This is my second attempt to post a blog entry only using voice recognition on my phone. Hopefully it will also be successful. Last time seemed to go well. I will ask you to bear with me if there are any weird typos related to autofill.
There are so many moments in our day when something small and useful, perhaps even vital, definitely efficient, seems like a big deal. Ultimately, we don’t have an accurate understanding of what attention is. The ability to do the unpreferred thing that feels tedious boring or overwhelming. That is attention. Just as much as sitting down and paying attention to a lecture in college is attention. But those little things happen all day everyday.
When you get change at the convenience store do you take time to put it in your wallet or just jam it into your purse for the pocket of whatever jacket you’re wearing?
When you bring the mail in, do weed out the junk mail and put it right in the recycling? Do you have a convenient place near the door to put the mail? Or do you just throw it on the dining room table with all the other mail until it becomes a pile that’s so overwhelming you don’t want to deal with it?
After you make dinner, if you don’t feel like doing the dishes, do you leave the leftovers so that they’re gross and unusable the next morning when you get around to the dishes? Or do you take 2 minutes to put them in a tupperware so you can have them for lunch the next day?
I’m not looking to shame anyone here if you’re doing the non-optimal behavior. And you’ll note that I’m not even framing it as a choice. We have years of track record telling us that slowing down is hard and doing tedious boring things is bordering on painful. But, there’s also a lot of stuff that isn’t as bad as we think.

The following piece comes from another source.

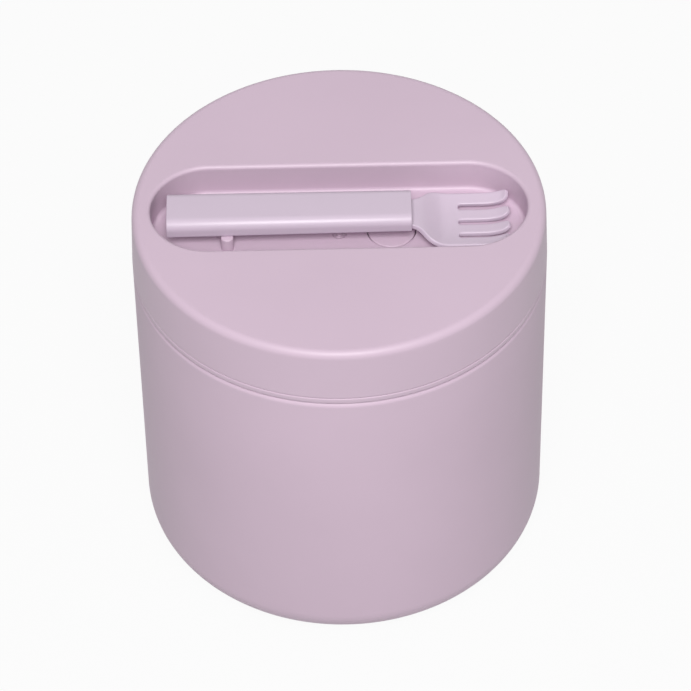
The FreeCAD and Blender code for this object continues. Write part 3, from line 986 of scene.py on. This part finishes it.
gasket_inner = 49.9
gasket_lip = 50.5
gasket_outline = [
    (gasket_inner, gasket_low.z, 0.25, 3),
    (gasket_lip, gasket_low.z, 0.25, 3),
    (gasket_lip, rim_z),
    (gasket_high.x, rim_z, 0.2, 3),
    (gasket_high.x, gasket_high.z, 0.2, 3),
    (gasket_inner, gasket_high.z),
]
rim_seal = lathe("rim_seal", gasket_outline)
install(rim_seal, seal_silicone, "seal", "lid_gasket")

# %% [markdown]
# ## The fork's handle
#
# The handle is a channel: a flat top with two generous round edges, open below. Its end outline is drawn
# once, filled, and extruded along the tray. The far end is then scaled a little narrower and lower, as
# the real handle tapers, and the end edges get a small bevel. The hole for the pin is blind, because no
# pin shows on the handle's side.

# %% Fork handle
handle_wall = 1.3
handle_round = 2.9
handle_end_width = 13.5
handle_end_height = 4.7
end_bevel = 0.24
handle_tail_width = handle_high.y - handle_low.y
handle_tail_height = handle_high.z - handle_low.z
handle_top = handle_high.z
handle_length = handle_high.x - handle_low.x
half = handle_tail_width / 2
channel_half = half - handle_wall
channel_top = handle_top - handle_wall
handle_corners = [
    (-half, handle_low.z, 0.4),
    (-half, handle_top, handle_round, 10),
    (half, handle_top, handle_round, 10),
    (half, handle_low.z, 0.4),
    (channel_half, handle_low.z, 0.3),
    (channel_half, channel_top, handle_round - handle_wall, 8),
    (-channel_half, channel_top, handle_round - handle_wall, 8),
    (-channel_half, handle_low.z, 0.3),
]
handle_places = [(handle_low.x * MM, (fork_y + c[0]) * MM, c[1] * MM) for c in handle_corners]
fork_handle = draw_line("fork_handle_shape", handle_places, closed=True)
for corner, place in zip(handle_corners, handle_places):
    segments = corner[3] if len(corner) > 3 else 3
    round_corner(place, corner[2] * MM, segments)
everything()
bpy.ops.mesh.edge_face_add()
pull(x=handle_length)
width_factor = handle_end_width / handle_tail_width
height_factor = handle_end_height / handle_tail_height
scale((1, width_factor, height_factor), (handle_high.x, fork_y, handle_top))
everything()
bpy.ops.mesh.normals_make_consistent(inside=False)
bpy.ops.mesh.select_mode(type="EDGE")
for end_x in (handle_low.x, handle_high.x):
    chosen = pick("edges", lambda place, end_x=end_x: near(place.x, end_x), keep=end_x != handle_low.x)
    print("end edges", chosen)
bpy.ops.mesh.bevel(offset=end_bevel * MM, segments=3, affect="EDGES")
close_edit(fork_handle)

pin_x = (pin_low.x + pin_high.x) / 2
pin_z = (pin_low.z + pin_high.z) / 2
pin_radius = (pin_high.z - pin_low.z) / 2


def bar_across(name, radius, width, x, z, points=48):
    """A round bar across the fork, with softened ends."""
    deselect_all()
    bpy.ops.mesh.primitive_cylinder_add(
        vertices=points, radius=radius * MM, depth=width * MM,
        location=(x * MM, fork_y * MM, z * MM), rotation=(math.pi / 2, 0, 0),
    )
    bar = bpy.context.active_object
    bar.name = name
    settle()
    return bar


pin_cover = 0.6
pin_play = 0.03
eye_play = 0.06
pin_width = handle_tail_width - 2 * pin_cover
clean(fork_handle)
pin_hole = bar_across("pin_hole", pin_radius + pin_play, pin_width, pin_x, pin_z)
carve(fork_handle, pin_hole, solver="MANIFOLD")
clean(fork_handle)
install(fork_handle, fork_plastic, "handle", "fork_handle")

# %% [markdown]
# ## The fork's head
#
# A fork is easiest as a flat grid with few faces. Eleven columns give four tines of two faces each and
# three slots of one. The slot faces are deleted, the rows are moved to their heights and widths, and the
# neck edge is extruded under the handle. A Solidify modifier gives the thickness, and a subdivision
# surface rounds the tips, the slot ends and the edges together, which is how the moulded fork looks.

# %% Rows of the fork's head
def ease(value):
    """Ease from 0 to 1 with level ends."""
    limited = min(max(value, 0.0), 1.0)
    return (1 - math.cos(math.pi * limited)) / 2


neck_x = handle_high.x
tip_x = head_high.x - 0.25
neck_half = 5.15
head_half = 10.55
shoulder_length = 7.8
drop_start = neck_x + 0.5
drop_length = 10.0
neck_top = 115.95
palm_top = 111.75
dish = 1.5
neck_dish = 0.05
tip_rise = 1.9
rise_start = tip_x - 6.2
head_thickness = 1.5
shoulder_shares = [0.0, 0.25, 0.5, 0.75, 1.0]
row_x = []
row_half = []
for share in shoulder_shares:
    along = 1.5 * share * (1 - share) + share ** 3
    across = 3 * share ** 2 - 2 * share ** 3
    row_x.append(neck_x + shoulder_length * along)
    row_half.append(neck_half + (head_half - neck_half) * across)
tine_x = [29.4, 30.8, 32.3, 33.8, 35.2, 37.6, 40.2, 42.6, 44.8, 46.5, tip_x]
row_x += tine_x
row_half += [head_half] * len(tine_x)
SLOT_ROW = 8
ROWS = len(row_x)
COLUMNS = 11
print("rows of the head", [round(x, 2) for x in row_x])

# %% Draw the head
deselect_all()
head_length = tip_x - neck_x
head_middle = (neck_x + head_length / 2, fork_y, neck_top)
bpy.ops.mesh.primitive_grid_add(
    x_subdivisions=ROWS - 1, y_subdivisions=COLUMNS, size=2 * MM,
    location=[part * MM for part in head_middle],
)
fork_head = bpy.context.active_object
fork_head.name = "fork_head_shape"
settle()
edit(fork_head)
everything()
scale((head_length / 2, head_half, 1), head_middle)
close_edit(fork_head)
even_step = head_length / (ROWS - 1)
column_step = 2 * head_half / COLUMNS
print("grid faces", len(fork_head.data.polygons), "wanted", (ROWS - 1) * COLUMNS)


def row_of(place):
    """Number of the grid row that a point is on."""
    return round((place.x / MM - neck_x) / even_step)


def column_of(place):
    """Number of the grid line that a point is on, counted from the front."""
    return round((place.y / MM - fork_y + head_half) / column_step)


edit(fork_head, "FACE")


def in_slot(place, normal):
    """Whether a face is in one of the three slots."""
    column = math.floor((place.y / MM - fork_y + head_half) / column_step)
    row = math.floor((place.x / MM - neck_x) / even_step)
    return column in (2, 5, 8) and row >= SLOT_ROW


print("slot faces", pick_faces(in_slot))
bpy.ops.mesh.delete(type="FACE")
bpy.ops.mesh.select_mode(type="VERT")
everything()
grid_points = {(row_of(place), column_of(place)): number for number, place in held_points()}

for row in range(ROWS):
    numbers = [number for (at, column), number in grid_points.items() if at == row]
    old_x = neck_x + row * even_step
    drop = ease((row_x[row] - drop_start) / drop_length)
    rise = tip_rise * (max(row_x[row] - rise_start, 0) / (tip_x - rise_start)) ** 2
    hold(numbers)
    scale((1, row_half[row] / head_half, 1), (old_x, fork_y, neck_top))
    move(x=row_x[row] - old_x, z=drop * (palm_top - neck_top) + rise)
    for column in range((COLUMNS + 1) // 2):
        mirror_column = COLUMNS - column
        pair = [grid_points[key] for key in ((row, column), (row, mirror_column)) if key in grid_points]
        side_share = (head_half - column * column_step) / (head_half + 1)
        hold(pair)
        move(z=(neck_dish + drop * (dish - neck_dish)) * side_share ** 2)

# %% [markdown]
# The outer tines are a little shorter. The last row of each tine is drawn in, and thinned once it has
# its thickness, so that the subdivision ends it in a round tip. The neck edge is extruded to the left as
# the shank that lies under the handle, and narrows to the tongue at the pin.

# %% Tips, shank and tongue
outer_short = 0.5
tip_narrowing = 0.62
for tine in range(4):
    first = tine * 3
    tip_points = [grid_points[(ROWS - 1, column)] for column in (first, first + 1, first + 2)]
    middle_y = fork_y - head_half + (first + 1) * column_step
    hold(tip_points)
    scale((1, tip_narrowing, 1), (tip_x, middle_y, palm_top))
    if tine in (0, 3):
        move(x=-outer_short)
shank_stages = [(-1.2, 1.0), (-28.0, 1.0), (-34.0, 1.0), (-0.4, 0.8), (-3.2, 1.0)]
bpy.ops.mesh.select_mode(type="EDGE")
pick("edges", lambda place: near(place.x, neck_x))
shank_x = neck_x
for step, narrowing in shank_stages:
    pull(x=step)
    shank_x += step
    scale((1, narrowing, 1), (shank_x, fork_y, neck_top))
close_edit(fork_head)
apply_modifier(
    fork_head, "SOLIDIFY", thickness=head_thickness * MM, offset=-1.0, use_even_offset=True,
    edge_crease_inner=0.35, edge_crease_outer=0.35,
)
tip_thinning = 0.55
tip_reach = 0.6
edit(fork_head)
for tine in range(4):
    middle_y = fork_y - head_half + (tine * 3 + 1) * column_step
    pick(
        "verts",
        lambda place: place.x / MM > tip_x - tip_reach and abs(place.y / MM - middle_y) < column_step,
    )
    tip_top = max(place.z for number, place in held_points()) / MM
    scale((1, 1, tip_thinning), (tip_x, middle_y, tip_top))
close_edit(fork_head)
apply_modifier(fork_head, "SUBSURF", levels=3, render_levels=3)
print("head before the eye", len(fork_head.data.polygons), "open", open_edges(fork_head))

# %% [markdown]
# The tongue ends in a round eye that is welded on and drilled for the pin. The pin is a plain steel bar
# with softened ends, short enough to stay inside the handle's sides.

# %% Eye and pin
eye_radius = 1.8
eye_width = 8.3
fork_eye = bar_across("fork_eye", eye_radius, eye_width, pin_x, pin_z, 64)
soften(fork_eye, 0.25, 3)
carve(fork_head, fork_eye, "UNION")
carve(fork_head, bar_across("pin_tool", pin_radius + eye_play, 2 * handle_tail_width, pin_x, pin_z))
clean(fork_head, 40)
install(fork_head, fork_plastic, "fork", "fork_head")

fork_pin = bar_across("fork_pin_shape", pin_radius, pin_width, pin_x, pin_z)
soften(fork_pin, 0.1)
install(fork_pin, small_steel, "handle", "fork_pin")

# %% [markdown]
# ## Pieces that keep their CAD shape
#
# What is hidden between the walls, and the spring, already have the right shape. They keep their packed
# mesh and only get a finish.

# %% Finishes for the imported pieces
kept_finishes = {
    "seal_bead": dull_metal,
    "getter": dull_metal,
    "copper_foil": copper_foil,
    "plug_foam": plug_foam,
    "vent_spring": small_steel,
}
for node, material in kept_finishes.items():
    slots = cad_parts[node].material_slots
    for index in range(len(slots)):
        slots[index].material = material
    print(node, "finished with", material.name, "in", len(slots), "slot")

# %% [markdown]
# ## Floor, light and camera
#
# The jar stands on a plain white sweep. To the camera, and in reflections, the floor and the world are
# white at a strength of 1, so the background is clean without any more light on the jar. A part of the
# floor's own shading is mixed in, and keeps a faint shadow under the jar.

# %% Floor and world
floor_drop = 0.1
deselect_all()
bpy.ops.mesh.primitive_plane_add(size=6.0, location=(0, 0, -floor_drop * MM))
floor = bpy.context.active_object
floor.name = "floor"
settle()
FLOOR_LIGHT_SHARE = 0.94
FLOOR_GREY = (0.50, 0.50, 0.50, 1)
WHITE = (1, 1, 1, 1)
WORLD_LIGHT = 0.25


def seen_directly(tree):
    """1 for rays from the camera and for reflected and refracted rays."""
    path = tree.nodes.new("ShaderNodeLightPath")
    seen = path.outputs["Is Camera Ray"]
    for ray in ("Is Glossy Ray", "Is Transmission Ray"):
        larger = tree.nodes.new("ShaderNodeMath")
        larger.operation = "MAXIMUM"
        tree.links.new(seen, larger.inputs[0])
        tree.links.new(path.outputs[ray], larger.inputs[1])
        seen = larger.outputs[0]
    return seen


floor_material = bpy.data.materials.new("white_floor")
floor_tree, floor_mix = blank_tree(floor_material, "ShaderNodeOutputMaterial", "ShaderNodeMixShader")
floor_matt = add_node(floor_tree, "ShaderNodeBsdfDiffuse", {"Color": FLOOR_GREY})
floor_glow = add_node(floor_tree, "ShaderNodeEmission", {"Strength": 1.0})
floor_share = floor_tree.nodes.new("ShaderNodeMath")
floor_share.operation = "MULTIPLY"
floor_share.inputs[1].default_value = FLOOR_LIGHT_SHARE
floor_tree.links.new(seen_directly(floor_tree), floor_share.inputs[0])
floor_tree.links.new(floor_share.outputs[0], floor_mix.inputs["Fac"])
floor_tree.links.new(floor_matt.outputs["BSDF"], floor_mix.inputs[1])
floor_tree.links.new(floor_glow.outputs["Emission"], floor_mix.inputs[2])
floor.data.materials.append(floor_material)

world = bpy.data.worlds.new("studio")
bpy.context.scene.world = world
world_tree, world_mix = blank_tree(world, "ShaderNodeOutputWorld", "ShaderNodeMixShader")
soft_sky = add_node(world_tree, "ShaderNodeBackground", {"Color": WHITE, "Strength": WORLD_LIGHT})
white_sky = add_node(world_tree, "ShaderNodeBackground", {"Color": WHITE, "Strength": 1.0})
world_tree.links.new(seen_directly(world_tree), world_mix.inputs["Fac"])
world_tree.links.new(soft_sky.outputs["Background"], world_mix.inputs[1])
world_tree.links.new(white_sky.outputs["Background"], world_mix.inputs[2])
print("floor share", FLOOR_LIGHT_SHARE, "world light", WORLD_LIGHT)

# %% [markdown]
# The photograph has one broad soft light in front of and above the jar, close to the camera's own
# direction: even the floor of the tray is lit. It fades gently towards both sides of the body. A weak
# second lamp hangs overhead.

# %% Lamps
def soft_lamp(name, place, target, size, power):
    """A square area lamp aimed at a place."""
    deselect_all()
    bpy.ops.object.light_add(type="AREA", location=place)
    lamp = bpy.context.active_object
    lamp.name = name
    lamp.data.shape = "SQUARE"
    lamp.data.size = size
    lamp.data.energy = power
    aim = Vector(target) - Vector(place)
    lamp.rotation_euler = aim.to_track_quat("-Z", "Y").to_euler()
    print(f"{name}: {power} W, {size} m wide")


soft_lamp("front_lamp", (0.0, -1.14, 1.58), (0, 0, 0.06), 0.8, 33.0)
soft_lamp("top_lamp", (0.0, -0.15, 1.8), (0, 0, 0.06), 0.9, 1.0)

# %% [markdown]
# The camera was fitted to the jar's outline in the photograph. It stands 46 degrees above the floor with
# a long lens, and leans by about one degree.

# %% Camera
lens = 200.81
elevation = math.radians(46.014)
distance = 1.12814
lean = math.radians(-1.1517)
aim_point = Vector((0, 0, 0.06))
back = Vector((0, -math.cos(elevation), math.sin(elevation)))
level_right = Vector((1, 0, 0))
level_up = back.cross(level_right)
right = math.cos(lean) * level_right + math.sin(lean) * level_up
up = -math.sin(lean) * level_right + math.cos(lean) * level_up
camera_data = bpy.data.cameras.new("photo_camera")
camera = bpy.data.objects.new("photo_camera", camera_data)
bpy.context.scene.collection.objects.link(camera)
camera_data.sensor_width = 36.0
camera_data.sensor_fit = "AUTO"
camera_data.lens = lens
camera_data.shift_x = 0.0055
camera_data.shift_y = 0.0117
camera_data.clip_start = 0.01
turn = Matrix((right, up, back)).transposed()
camera.matrix_world = Matrix.Translation(aim_point + back * distance) @ turn.to_4x4()
bpy.context.scene.camera = camera
bpy.context.scene.view_settings.view_transform = "Standard"
print("camera at", [round(part, 3) for part in camera.location])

These are three random examples that I pulled out of my ear as I sit here banging out this post. But think about it. Putting your bills and change away in a reasonable way, packing up your leftovers for lunch tomorrow, taking the time to do a pre-organization of your mail, how long do all three of those things take if you put them together? 30 seconds Plus a minute Plus 3 minutes. We’re looking at a total of less than 5 minutes to have your money more organized, your mail more organized, and lunch made for tomorrow. Think about how much time that saves you in the long run. And not just time, think about how much bandwidth that saves you with those projects not being big projects.
Now, I know it’s not easy. It’s a major paradigm shift. And it requires us to do the uncomfortable thing, the boring thing, the tedious thing multiple times a day. But if we set up systems to make those things as easy as possible and we’re diligent about repeating those actions, overall our life gets way easier pretty fast. So think about it. Think about what you can address in the moment and not kicked down the road.